As noted under section 37(5), while the applicant made no submissions on the public interest, I think it is reasonable to conclude from the wording of his FOI request that he effectively expressed a public interest in the Coroner Service having the adequate resources required to carry out its role, one of these resources being access to pathology services. In circumstances where there may be concerns about the adequacy of such resources, it seems to me that there is a public interest in knowing how the Department is responding to these concerns and the actions that it is taking in this regard. I accept that the release of the information at issue would add to the transparency around this issue.

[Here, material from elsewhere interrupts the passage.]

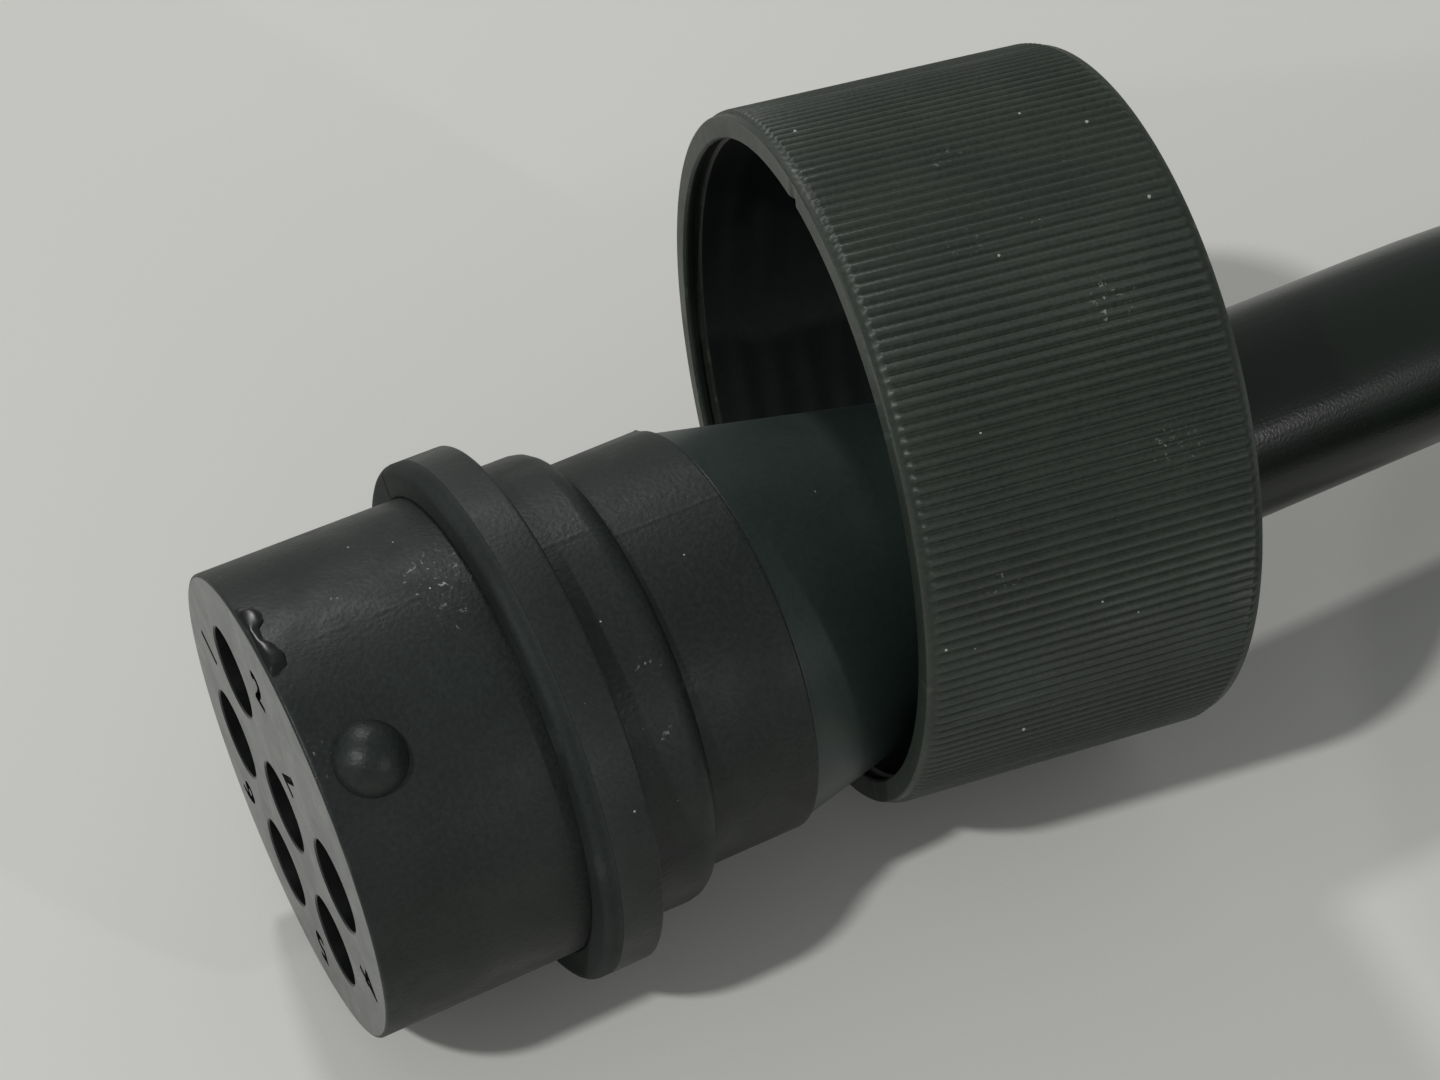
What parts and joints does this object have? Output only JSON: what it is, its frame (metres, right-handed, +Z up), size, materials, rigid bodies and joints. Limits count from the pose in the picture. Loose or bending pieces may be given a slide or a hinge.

On the other hand, it seems to me that there is also a public interest in the Department being able to successfully carry out relevant negotiations for the purposes of securing access to the required resources. This public interest, it appears to me, is reflective of the wording of the exemption at section 30(1)(c). As noted above, there is no harm test in section 30(1)(c). The wording of the exemption makes no distinction between disclosures which have the potential to prejudice negotiations, or to cause some other harm, and disclosures which do not. However, this Office has previously found that such a distinction should be made in applying the public interest test in section 30(2). The Department has set out its rationale as to the harms that could arise from release of the record at this time. Again, section 25(3) prevents me from describing this in further detail without inadvertently disclosing material that the Department has claimed is exempt. However, having considered the submissions and the contact of the record, I accept that release could disclose information that is not currently publicly known and that could negatively impact the Department’s ability to bring the negotiations to a successful conclusion.
On balance, and in light of the ongoing negotiations, it seems to be that the public interest in transparency around the Department’s approach, is outweighed by the public interest in the Department being able to carry on these negotiations in order to secure adequate pathology services for Coroners. I find that section 30(2) does not apply.
Having carried out a review under section 22(2) of the FOI Act, I hereby vary the Department’s decision. I find that it was not justified in refusing access, under section 29, to certain specified information contained in record 4. I find that it was justified, under sections 29, 30(1)(c) and 37, in refusing access to the remaining information at issue.
I direct release of the following information in record 4:
• Page 1: all redactions under section 29;
• Page 3: first paragraph under Next Steps (starts “Assuming…”), and the second last paragraph (starts “To…”);
• Page 4: the first two lines of the first paragraph under Conclusion on page 4 (from “The Minister…” until “…Reform”);
• Page 5: First redacted comment (dated 09/01/2023) and last redacted comment (dated 25/04/2023).
Section 24 of the FOI Act sets out detailed provisions for an appeal to the High Court by a party to a review, or any other person affected by the decision. In summary, such an appeal, normally on a point of law, must be initiated by the applicant not later than eight weeks after notice of the decision was given, and by any other party not later than four weeks after notice of the decision was given.